Ear to the Ground: The Insider Dirt to Gardening in Upstate NY

Gardening with Kids: Preserving the Bounty

by cathym on September 9, 2018

by Valerie Shaw; artwork by Andrew Monrad

Fully open dahlia bloom

As the scorching days of summer yield to the cooler, shorter days of early autumn, some of the most wonderful flower displays and veggie harvests are just beginning. The big favorites around here, squash, sunflowers, and tomatoes, are drowning us in their cheerful abundance. If you’re into preserving foods, you may have your shelves lined with colorful jars of pickles and jellies, or your freezers full of plump berries. Your kids might be delighted to discover that not only can you keep the yummy harvest over the winter, but you can keep parts of your beautiful garden preserved to enjoy later too! Here are some fun ideas for savoring all of your late summer gardening adventures.

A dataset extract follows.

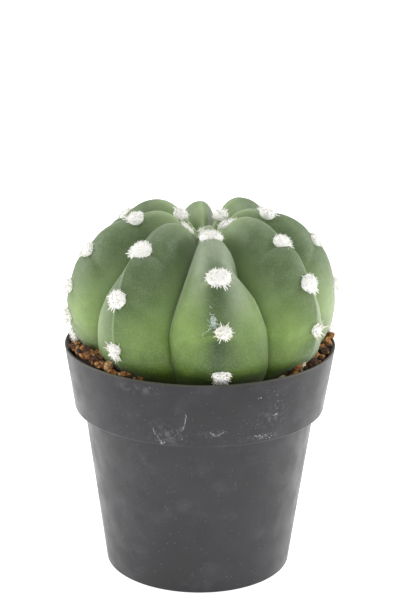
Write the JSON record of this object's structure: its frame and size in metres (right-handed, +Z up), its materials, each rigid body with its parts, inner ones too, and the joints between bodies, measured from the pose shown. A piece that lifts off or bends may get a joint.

Firework design created using unopened sedum blossom

Garden journals. These can be really fun for kids. Using a simple notebook, binder, photo binder, or any pre-made version, create a scrapbook or journal that documents all the great things about your garden. You can buy disposable cameras and let your kids be roving photographers, then “publish” them in a fun scrapbook. You’ll be able to see the garden from their eyes. Use stickers, scraps of
fabric, used seed packets, and doodles. Your kids will love pulling out their garden journal year after year, and be encouraged to try their hand at it again next spring.

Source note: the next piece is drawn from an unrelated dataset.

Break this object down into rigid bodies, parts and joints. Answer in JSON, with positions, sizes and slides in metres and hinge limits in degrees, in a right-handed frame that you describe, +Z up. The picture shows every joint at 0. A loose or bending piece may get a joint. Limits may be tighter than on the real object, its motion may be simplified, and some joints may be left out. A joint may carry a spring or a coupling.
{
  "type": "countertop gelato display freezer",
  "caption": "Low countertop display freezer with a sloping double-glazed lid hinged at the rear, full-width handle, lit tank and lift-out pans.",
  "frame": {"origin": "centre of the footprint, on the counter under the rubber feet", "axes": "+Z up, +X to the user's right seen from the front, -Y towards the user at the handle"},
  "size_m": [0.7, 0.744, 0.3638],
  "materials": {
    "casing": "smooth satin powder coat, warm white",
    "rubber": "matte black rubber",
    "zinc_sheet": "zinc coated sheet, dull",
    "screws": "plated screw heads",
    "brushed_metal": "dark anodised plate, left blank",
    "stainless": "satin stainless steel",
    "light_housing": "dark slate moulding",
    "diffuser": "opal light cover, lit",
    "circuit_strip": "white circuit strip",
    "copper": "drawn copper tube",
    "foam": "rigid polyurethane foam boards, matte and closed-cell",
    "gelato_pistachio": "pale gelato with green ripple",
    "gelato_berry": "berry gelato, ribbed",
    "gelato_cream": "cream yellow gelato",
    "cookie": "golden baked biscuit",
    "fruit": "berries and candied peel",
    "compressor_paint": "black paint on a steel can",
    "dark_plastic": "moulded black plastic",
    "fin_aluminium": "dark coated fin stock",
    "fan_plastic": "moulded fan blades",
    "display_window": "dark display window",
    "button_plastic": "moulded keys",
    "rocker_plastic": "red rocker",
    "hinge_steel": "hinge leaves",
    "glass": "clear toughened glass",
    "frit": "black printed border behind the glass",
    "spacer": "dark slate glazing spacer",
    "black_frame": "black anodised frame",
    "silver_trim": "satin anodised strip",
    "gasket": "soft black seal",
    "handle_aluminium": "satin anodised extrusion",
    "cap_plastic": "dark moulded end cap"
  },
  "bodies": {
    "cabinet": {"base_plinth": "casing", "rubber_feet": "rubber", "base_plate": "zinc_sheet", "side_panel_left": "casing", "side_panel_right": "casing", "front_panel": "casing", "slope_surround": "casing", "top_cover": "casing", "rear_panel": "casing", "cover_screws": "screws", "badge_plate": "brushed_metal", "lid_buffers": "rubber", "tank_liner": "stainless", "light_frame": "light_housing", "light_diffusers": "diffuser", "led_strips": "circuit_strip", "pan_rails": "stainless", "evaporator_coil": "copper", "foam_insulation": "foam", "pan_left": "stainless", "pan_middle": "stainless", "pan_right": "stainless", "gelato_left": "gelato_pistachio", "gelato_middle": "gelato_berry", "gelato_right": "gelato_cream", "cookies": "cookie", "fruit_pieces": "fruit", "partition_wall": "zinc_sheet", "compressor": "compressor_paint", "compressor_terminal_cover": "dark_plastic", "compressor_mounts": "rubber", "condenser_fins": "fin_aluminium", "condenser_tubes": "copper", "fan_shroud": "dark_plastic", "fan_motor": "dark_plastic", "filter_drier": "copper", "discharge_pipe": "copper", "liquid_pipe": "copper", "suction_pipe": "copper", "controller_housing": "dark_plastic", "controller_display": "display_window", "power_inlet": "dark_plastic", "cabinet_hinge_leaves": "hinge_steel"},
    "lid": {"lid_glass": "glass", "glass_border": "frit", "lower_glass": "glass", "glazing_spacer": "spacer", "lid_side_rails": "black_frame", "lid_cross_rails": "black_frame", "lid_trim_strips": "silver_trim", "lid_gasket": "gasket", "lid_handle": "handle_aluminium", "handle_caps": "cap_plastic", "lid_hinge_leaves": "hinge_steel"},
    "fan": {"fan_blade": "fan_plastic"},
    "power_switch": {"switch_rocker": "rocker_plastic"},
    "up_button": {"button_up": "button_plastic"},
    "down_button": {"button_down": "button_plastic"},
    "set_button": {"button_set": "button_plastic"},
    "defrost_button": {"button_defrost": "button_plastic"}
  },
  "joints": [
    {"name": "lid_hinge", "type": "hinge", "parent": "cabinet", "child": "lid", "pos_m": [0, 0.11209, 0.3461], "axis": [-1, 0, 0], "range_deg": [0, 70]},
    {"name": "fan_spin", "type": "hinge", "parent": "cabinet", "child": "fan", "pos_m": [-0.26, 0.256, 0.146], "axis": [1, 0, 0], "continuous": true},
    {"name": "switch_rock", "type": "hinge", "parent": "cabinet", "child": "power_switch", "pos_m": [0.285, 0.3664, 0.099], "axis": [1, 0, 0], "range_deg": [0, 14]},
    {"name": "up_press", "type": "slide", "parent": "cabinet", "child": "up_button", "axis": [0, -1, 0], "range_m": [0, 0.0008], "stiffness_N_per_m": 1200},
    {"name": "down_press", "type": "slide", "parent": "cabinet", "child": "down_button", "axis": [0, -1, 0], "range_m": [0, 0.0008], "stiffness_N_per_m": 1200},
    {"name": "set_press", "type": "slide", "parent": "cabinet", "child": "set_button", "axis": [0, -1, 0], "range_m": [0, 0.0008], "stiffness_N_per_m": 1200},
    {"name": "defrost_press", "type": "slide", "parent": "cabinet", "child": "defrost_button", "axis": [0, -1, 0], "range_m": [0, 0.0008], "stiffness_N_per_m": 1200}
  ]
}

Recipe Book. Whether it’s a five-page handwritten booklet or a chock-full book you have printed and bound at Staples, making a family recipe book is a great and delicious way to connect your garden to your table. Kids can be encouraged to make their own signature salads, vegetable dips, pizza sauce, or zucchini brownie recipes. Let them come up with fabulous names for their dishes! Having your kids choose the recipes will encourage them to get involved, try new veggies, and take pride in their hard work. They can include drawings or photos, and make a special cover for it too. If there are other gardeners or cooks in the family, your kids could collect favorite recipes from them as well, making it a truly memorable keepsake! These make terrific presents for grandparents and other family
members for the holiday season.

Succulent twirled to create a spiral

Painting with flowers. Head on out to the garden and snip a big bouquet of flowers or plants with interesting leaves. Using poster or acrylic paints, use the flowers as paintbrushes. For toddlers, this is a great activity to use with finger paints. Older kids might enjoy practicing on paper, then moving on to using the flowers with acrylic paints on canvases. My kids really like the mini canvases. They’re smaller and less intimidating. If you buy the canvases with thick wooden walls, you don’t need to worry about framing them; a tack on the wall and you’ve got a display! Simply have them paint on a solid background color (usually a pale color, like yellow or light blue works well), and then apply flowers dipped in paint to make patterns. Stiffer petaled flowers, like zinnia or mums, work very well, although don’t rule out anything until you try it! Again, these make great presents for your child to give to others, and telling the story from the planting of a seed to the making of a beautiful painting is a lovely way to build pride in hard work and dedication.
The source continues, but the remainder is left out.